**What the task requires:** Give back the exact lines spanning from the line with "Keep writing the" to the line with "along the points.", with both of those lines included and no others.

────────────────

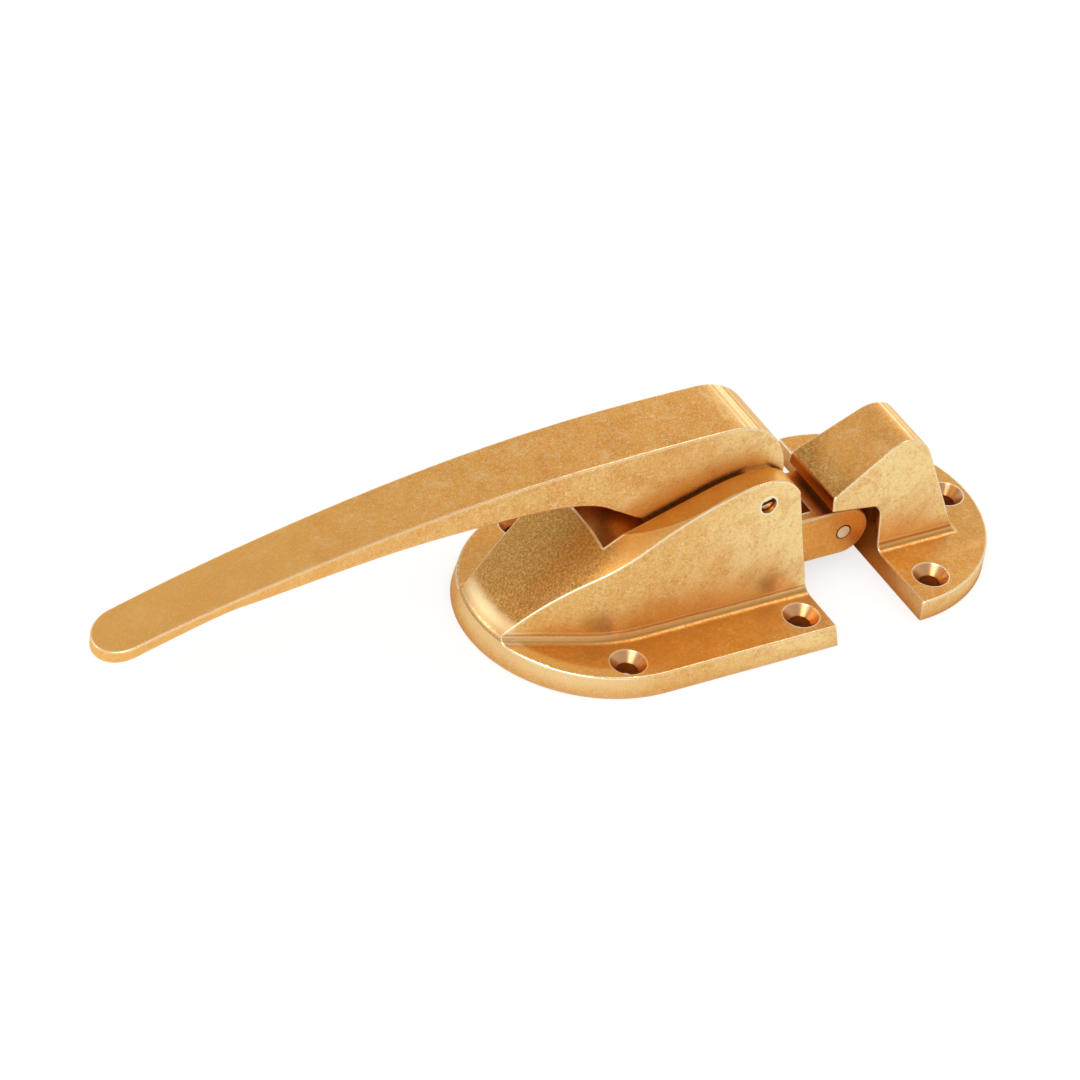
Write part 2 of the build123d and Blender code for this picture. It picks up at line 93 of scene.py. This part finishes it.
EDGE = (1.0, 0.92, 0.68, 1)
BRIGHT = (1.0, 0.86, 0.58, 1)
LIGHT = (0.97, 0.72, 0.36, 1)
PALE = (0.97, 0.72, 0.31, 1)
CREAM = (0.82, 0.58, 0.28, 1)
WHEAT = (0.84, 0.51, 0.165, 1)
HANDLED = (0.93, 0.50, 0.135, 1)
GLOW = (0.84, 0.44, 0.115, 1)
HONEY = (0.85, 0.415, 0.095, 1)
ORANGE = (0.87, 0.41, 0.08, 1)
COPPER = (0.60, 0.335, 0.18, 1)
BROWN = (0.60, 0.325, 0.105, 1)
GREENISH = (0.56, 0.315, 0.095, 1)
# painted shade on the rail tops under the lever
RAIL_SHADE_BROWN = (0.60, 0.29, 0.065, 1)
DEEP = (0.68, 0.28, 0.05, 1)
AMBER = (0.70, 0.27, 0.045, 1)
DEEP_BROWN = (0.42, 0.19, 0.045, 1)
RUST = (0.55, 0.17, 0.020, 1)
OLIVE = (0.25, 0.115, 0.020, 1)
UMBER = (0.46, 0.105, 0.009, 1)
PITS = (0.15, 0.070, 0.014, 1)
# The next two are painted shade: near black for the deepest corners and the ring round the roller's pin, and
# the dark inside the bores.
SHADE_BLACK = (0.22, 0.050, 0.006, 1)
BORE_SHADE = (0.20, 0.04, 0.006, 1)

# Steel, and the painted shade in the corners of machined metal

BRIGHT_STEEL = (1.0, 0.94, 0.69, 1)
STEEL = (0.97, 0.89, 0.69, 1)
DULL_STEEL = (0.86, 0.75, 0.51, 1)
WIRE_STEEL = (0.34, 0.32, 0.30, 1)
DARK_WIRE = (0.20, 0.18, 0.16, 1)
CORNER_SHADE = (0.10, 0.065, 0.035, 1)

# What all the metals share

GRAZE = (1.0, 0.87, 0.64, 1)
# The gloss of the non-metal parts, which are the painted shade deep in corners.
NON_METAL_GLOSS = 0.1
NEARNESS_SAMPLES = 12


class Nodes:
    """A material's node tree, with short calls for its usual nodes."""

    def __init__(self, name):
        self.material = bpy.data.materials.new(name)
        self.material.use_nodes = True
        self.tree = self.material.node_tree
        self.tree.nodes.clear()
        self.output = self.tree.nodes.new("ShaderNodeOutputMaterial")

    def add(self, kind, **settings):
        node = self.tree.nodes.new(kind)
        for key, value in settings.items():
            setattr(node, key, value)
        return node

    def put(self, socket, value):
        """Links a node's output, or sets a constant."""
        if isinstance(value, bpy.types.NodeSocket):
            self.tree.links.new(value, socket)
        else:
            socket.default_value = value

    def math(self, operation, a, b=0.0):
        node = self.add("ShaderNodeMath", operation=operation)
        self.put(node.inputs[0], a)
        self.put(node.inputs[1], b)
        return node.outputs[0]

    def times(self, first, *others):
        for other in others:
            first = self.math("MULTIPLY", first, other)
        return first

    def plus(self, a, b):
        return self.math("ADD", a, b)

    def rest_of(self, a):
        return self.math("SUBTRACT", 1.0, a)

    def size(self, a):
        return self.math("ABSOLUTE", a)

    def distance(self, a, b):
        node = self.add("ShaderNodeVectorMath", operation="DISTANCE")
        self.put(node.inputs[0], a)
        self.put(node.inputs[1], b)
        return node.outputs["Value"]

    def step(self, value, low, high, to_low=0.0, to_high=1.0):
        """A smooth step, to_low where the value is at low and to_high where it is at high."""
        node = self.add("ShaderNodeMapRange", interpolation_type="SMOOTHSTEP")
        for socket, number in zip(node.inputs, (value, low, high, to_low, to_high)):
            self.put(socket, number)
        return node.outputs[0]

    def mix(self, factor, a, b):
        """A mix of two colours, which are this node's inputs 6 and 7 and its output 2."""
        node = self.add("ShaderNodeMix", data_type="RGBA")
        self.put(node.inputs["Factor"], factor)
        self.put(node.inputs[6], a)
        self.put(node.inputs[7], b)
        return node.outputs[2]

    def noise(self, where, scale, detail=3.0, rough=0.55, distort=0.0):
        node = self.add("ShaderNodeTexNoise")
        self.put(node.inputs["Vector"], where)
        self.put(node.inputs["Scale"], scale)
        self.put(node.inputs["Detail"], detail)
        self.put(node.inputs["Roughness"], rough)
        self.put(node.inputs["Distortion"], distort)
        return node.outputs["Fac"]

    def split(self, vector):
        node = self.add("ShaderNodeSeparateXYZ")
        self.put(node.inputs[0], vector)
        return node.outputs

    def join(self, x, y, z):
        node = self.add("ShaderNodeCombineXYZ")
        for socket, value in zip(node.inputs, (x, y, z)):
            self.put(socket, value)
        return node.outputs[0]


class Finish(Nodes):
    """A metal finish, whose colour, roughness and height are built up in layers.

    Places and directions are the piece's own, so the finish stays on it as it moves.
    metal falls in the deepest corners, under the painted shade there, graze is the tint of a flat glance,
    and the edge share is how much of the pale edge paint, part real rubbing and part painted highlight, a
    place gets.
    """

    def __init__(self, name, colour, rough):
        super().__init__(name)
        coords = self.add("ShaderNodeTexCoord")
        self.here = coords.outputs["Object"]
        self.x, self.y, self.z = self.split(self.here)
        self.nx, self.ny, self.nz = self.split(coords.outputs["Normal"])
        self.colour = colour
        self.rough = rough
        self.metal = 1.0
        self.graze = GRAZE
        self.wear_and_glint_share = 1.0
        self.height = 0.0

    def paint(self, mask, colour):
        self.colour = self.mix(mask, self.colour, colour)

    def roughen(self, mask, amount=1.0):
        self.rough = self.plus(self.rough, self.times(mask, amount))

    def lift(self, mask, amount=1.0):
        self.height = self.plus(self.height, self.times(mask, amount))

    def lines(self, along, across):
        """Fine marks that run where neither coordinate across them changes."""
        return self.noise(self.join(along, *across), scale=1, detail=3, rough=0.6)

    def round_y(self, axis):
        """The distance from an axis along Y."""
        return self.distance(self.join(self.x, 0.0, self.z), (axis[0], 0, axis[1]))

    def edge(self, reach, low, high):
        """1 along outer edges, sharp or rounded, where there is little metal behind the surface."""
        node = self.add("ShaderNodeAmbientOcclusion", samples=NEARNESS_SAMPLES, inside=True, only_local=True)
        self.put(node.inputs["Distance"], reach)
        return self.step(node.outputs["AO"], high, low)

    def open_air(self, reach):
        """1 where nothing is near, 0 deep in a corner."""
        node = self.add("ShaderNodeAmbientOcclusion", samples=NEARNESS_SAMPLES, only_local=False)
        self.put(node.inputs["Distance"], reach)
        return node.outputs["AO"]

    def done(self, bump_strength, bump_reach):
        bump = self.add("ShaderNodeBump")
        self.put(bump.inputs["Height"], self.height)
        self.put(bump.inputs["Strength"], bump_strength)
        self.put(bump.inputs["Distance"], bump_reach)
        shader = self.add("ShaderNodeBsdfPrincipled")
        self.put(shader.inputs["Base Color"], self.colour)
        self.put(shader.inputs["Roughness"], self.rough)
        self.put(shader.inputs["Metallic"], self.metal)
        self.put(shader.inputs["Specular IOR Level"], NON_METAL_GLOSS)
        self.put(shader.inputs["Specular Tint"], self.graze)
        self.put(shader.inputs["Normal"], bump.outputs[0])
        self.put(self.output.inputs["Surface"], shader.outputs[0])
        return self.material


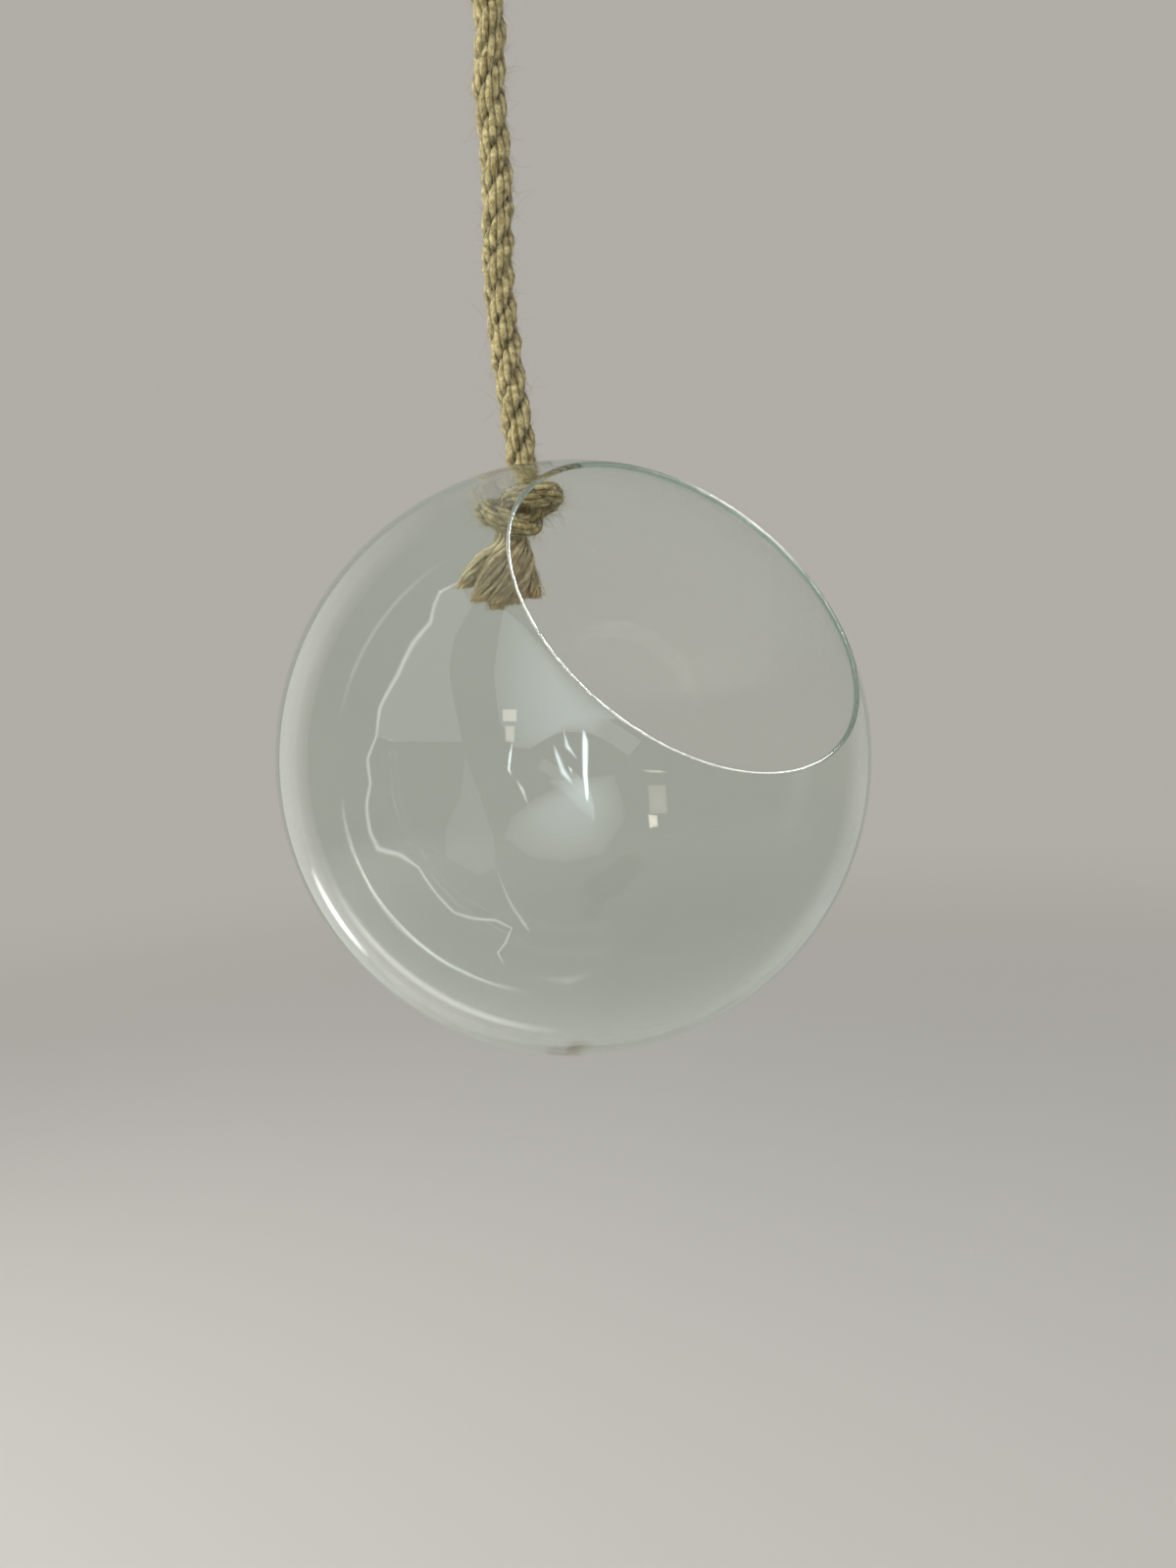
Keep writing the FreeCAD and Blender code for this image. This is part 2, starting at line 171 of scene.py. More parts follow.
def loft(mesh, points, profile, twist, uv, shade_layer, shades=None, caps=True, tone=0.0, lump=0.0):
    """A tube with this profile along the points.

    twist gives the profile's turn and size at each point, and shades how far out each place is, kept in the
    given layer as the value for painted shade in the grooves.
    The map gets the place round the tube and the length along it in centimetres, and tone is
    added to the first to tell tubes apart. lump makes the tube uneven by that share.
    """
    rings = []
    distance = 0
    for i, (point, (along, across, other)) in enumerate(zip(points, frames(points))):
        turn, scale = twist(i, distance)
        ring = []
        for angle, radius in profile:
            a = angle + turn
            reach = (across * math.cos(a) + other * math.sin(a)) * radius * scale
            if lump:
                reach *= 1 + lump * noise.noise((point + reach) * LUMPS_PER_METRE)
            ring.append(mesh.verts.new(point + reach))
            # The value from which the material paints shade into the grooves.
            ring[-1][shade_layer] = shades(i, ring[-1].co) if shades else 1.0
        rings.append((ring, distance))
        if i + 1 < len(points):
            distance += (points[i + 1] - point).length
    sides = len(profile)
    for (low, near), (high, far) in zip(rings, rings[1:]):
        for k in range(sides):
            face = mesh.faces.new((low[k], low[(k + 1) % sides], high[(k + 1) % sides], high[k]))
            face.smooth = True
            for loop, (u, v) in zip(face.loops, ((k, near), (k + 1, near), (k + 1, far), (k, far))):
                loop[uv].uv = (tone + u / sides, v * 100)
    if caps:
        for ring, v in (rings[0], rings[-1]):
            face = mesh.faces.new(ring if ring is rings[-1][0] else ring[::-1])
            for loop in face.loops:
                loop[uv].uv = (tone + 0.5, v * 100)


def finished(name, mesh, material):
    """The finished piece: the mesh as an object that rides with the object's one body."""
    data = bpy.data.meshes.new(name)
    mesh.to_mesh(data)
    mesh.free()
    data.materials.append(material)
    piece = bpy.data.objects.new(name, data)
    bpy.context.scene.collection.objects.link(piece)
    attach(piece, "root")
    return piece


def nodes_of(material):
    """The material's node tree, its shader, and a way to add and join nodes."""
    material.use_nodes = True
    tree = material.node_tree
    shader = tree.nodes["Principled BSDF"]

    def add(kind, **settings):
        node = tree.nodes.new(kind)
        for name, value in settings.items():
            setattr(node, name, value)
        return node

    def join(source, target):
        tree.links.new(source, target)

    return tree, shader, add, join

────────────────

**Task response:**
Keep writing the FreeCAD and Blender code for this image. This is part 2, starting at line 171 of scene.py. More parts follow.
def loft(mesh, points, profile, twist, uv, shade_layer, shades=None, caps=True, tone=0.0, lump=0.0):
    """A tube with this profile along the points.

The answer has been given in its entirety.